In her more than three decades on the campus, Havira has been extremely active in both the Faculty Senate and the WMU chapter of the American Association of University Professors. But the unanimous consensus of those supporting her nomination was that her greatest impact on the campus community was in the area of women's issues--both as an academic focus and in the expansion of women's rights and equal employment opportunities. Her supporters, both women and men, came from across the University and included emeriti faculty members who wrote in support of her years of service from locations around the country.

"If WMU today is a place where women can feel that their issues are addressed, that they are treated fairly, and that their place and dilemmas in history and culture are studied, the credit must go extensively to the persistent and unassuming work of Barbara Havira," wrote one longtime colleague, who noted Havira's early leadership of WMU's Commission on the Status of Women.

That commission, which no longer exists, was led by Havira from 1981 to 1983. It addressed a number of employment problems for women at WMU, including large discrepancies between men's and women's faculty salaries that were documented and publicized by the commission, resulting in raises for many faculty women.

"At that time, in the 1970s," noted another supporter, "the work of the commission was looked at skeptically, if not with outright hostility, by many faculty and administrators. It took gumption to speak out and to develop a profile as a women's rights advocate."

"Barbara repeatedly took the risks that paved the way for 'easier times' for women--faculty staff and students--at WMU," wrote another campus supporter.

Havira's efforts in establishing the Women's Studies Program at WMU and in raising awareness of women's studies in the larger community also were noted by many of her supporters. She helped develop the Women's Studies Program and served as its director during the program's formative years from 1987 to 1989. She also served as editor of a series of publications on "The History of Women in Education in Greater Kalamazoo," which had a wide impact both on and off the campus.

Nearly all who supported her nomination made note of Havira's steadfast service and unassuming manner--a quality that some said was the reason behind what they considered long-overdue public recognition. One supporter lamented that "willingness to perform the kind of longstanding, unassuming service that Barbara has done goes increasingly unrecognized," but is what keeps the University running smoothly.
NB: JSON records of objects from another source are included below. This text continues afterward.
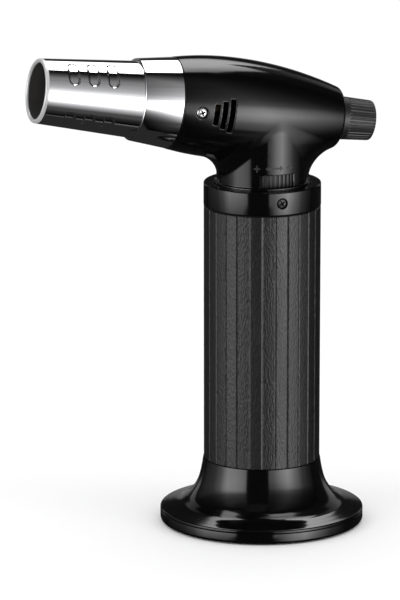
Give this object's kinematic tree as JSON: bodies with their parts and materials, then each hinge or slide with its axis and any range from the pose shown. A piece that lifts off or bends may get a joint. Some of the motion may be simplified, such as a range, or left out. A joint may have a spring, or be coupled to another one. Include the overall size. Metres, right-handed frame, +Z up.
{
  "type": "butane torch",
  "caption": "Upright bench torch with a round weighted foot, a ribbed fuel-tank grip, a tilted head with a tapered nozzle, a gas flow wheel in the neck and a push-button igniter",
  "frame": {"origin": "The centre of the foot's underside, on the tank axis, on the surface that the torch stands on", "axes": "+Z is up along the tank axis, the nozzle points along -X and upward by 8.6 degrees, and -Y is the side with the gas flow window"},
  "size_m": [0.129, 0.0738, 0.1758],
  "materials": {
    "gloss_black": "smooth, high gloss",
    "matte_grip": "matt, fine texture",
    "dark_grey": "satin",
    "chrome": "mirror polish",
    "brass": "turned",
    "bright_steel": "bright zinc plate",
    "black_steel": "black oxide",
    "burner_steel": "heat-dulled",
    "rubber": "matt",
    "tank_plastic": "smooth, natural",
    "white_ceramic": "glazed",
    "wick": "woven fibre",
    "hose": "braided",
    "lead_red": "smooth sleeve",
    "spring_steel": "bright wire",
    "piezo_case": "moulded"
  },
  "bodies": {
    "torch": {"base_rim": "gloss_black", "anti_slip_ring": "rubber", "base_screws": "bright_steel", "foot_shell": "gloss_black", "foot_screws": "bright_steel", "tank_bottom_cap": "tank_plastic", "cap_o_ring": "rubber", "refill_valve_body": "brass", "refill_o_ring": "rubber", "refill_spring": "spring_steel", "fuel_tank": "tank_plastic", "fuel_wick": "wick", "grip_sleeve": "matte_grip", "collar_ring": "gloss_black", "collar_screws": "black_steel", "valve_body": "brass", "valve_o_ring": "rubber", "outlet_stem": "brass", "gas_hose": "hose", "jet_block": "brass", "gas_jet": "brass", "mixing_tube": "brass", "burner_base": "brass", "burner_tube": "burner_steel", "burner_head": "burner_steel", "spacer_ring": "burner_steel", "nozzle_collar": "chrome", "nozzle_tube": "chrome", "nozzle_screws": "bright_steel", "head_shell_left": "gloss_black", "head_shell_right": "gloss_black", "shell_screws": "black_steel", "electrode_ceramic": "white_ceramic", "electrode_wire": "burner_steel", "piezo_lead": "lead_red", "piezo_igniter": "piezo_case", "return_spring": "spring_steel"},
    "dial": {"flow_dial": "dark_grey", "adjuster_sleeve": "brass"},
    "filler": {"refill_stem": "brass"},
    "button": {"ignition_button": "dark_grey", "piezo_plunger": "dark_grey"}
  },
  "joints": [
    {"name": "flow_dial_turn", "type": "hinge", "parent": "torch", "child": "dial", "pos_m": [0, 0, 0.1291], "axis": [0, 0, -1], "range_deg": [0, 150]},
    {"name": "ignition_press", "type": "slide", "parent": "torch", "child": "button", "axis": [-0.9888, 0, 0.1495], "range_m": [0, 0.005], "stiffness_N_per_m": 2000, "springref_m": -0.002, "deforming": ["return_spring"]},
    {"name": "filler_valve_lift", "type": "slide", "parent": "torch", "child": "filler", "axis": [0, 0, 1], "range_m": [0, 0.0015], "stiffness_N_per_m": 400, "springref_m": -0.001, "deforming": ["refill_spring"]}
  ]
}
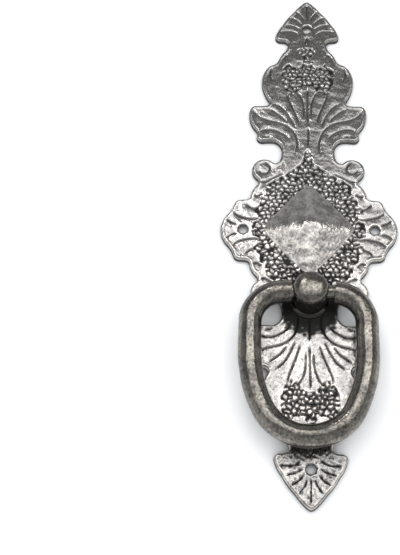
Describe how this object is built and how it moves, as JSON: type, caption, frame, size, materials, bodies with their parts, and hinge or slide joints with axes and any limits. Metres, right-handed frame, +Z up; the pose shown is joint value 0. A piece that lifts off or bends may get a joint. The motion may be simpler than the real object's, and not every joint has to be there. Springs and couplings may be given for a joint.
{
  "type": "door pull",
  "caption": "Long ornamental metal backplate with berry and shell relief, a raised pyramid, screw holes and a rounded ring that swings from a turned post.",
  "frame": {"origin": "on the back plane of the backplate, behind the point of the pyramid, at the plate's centre", "axes": "+Z up along the plate, +Y into the door, so the carved front faces -Y, and +X to the right as seen from behind the front, looking along +Y"},
  "size_m": [0.0624, 0.015, 0.2008],
  "materials": {
    "antique_silver": "antique silver with dark patina in the carving and bright worn high spots",
    "dark_bronze_post": "dark bronze, lightly worn on the dome",
    "dark_bronze_ring": "dark bronze, rubbed brighter along the bar"
  },
  "bodies": {
    "plate": {"backplate": "antique_silver", "post": "dark_bronze_post"},
    "ring": {"ring": "dark_bronze_ring"}
  },
  "joints": [
    {"name": "ring_swing", "type": "hinge", "parent": "plate", "child": "ring", "pos_m": [0, -0.00915, -0.0275], "axis": [1, 0, 0], "range_deg": [-182.5, 2.5]}
  ]
}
Another longtime colleague summed up the reasons why the University community should honor her.

"Barbara has 'labored' for women; she has been a 'pioneering woman' in the WMU 'experience;' she has consistently pursued the 'true goal of feminism;' she is a historian and social critic; and above all, she is a woman of impeccable character and integrity who always has put herself last and others, especially students, first."

Havira earned a bachelor's degree from Webster College, a master's degree from WMU and her doctoral degree from Michigan State University.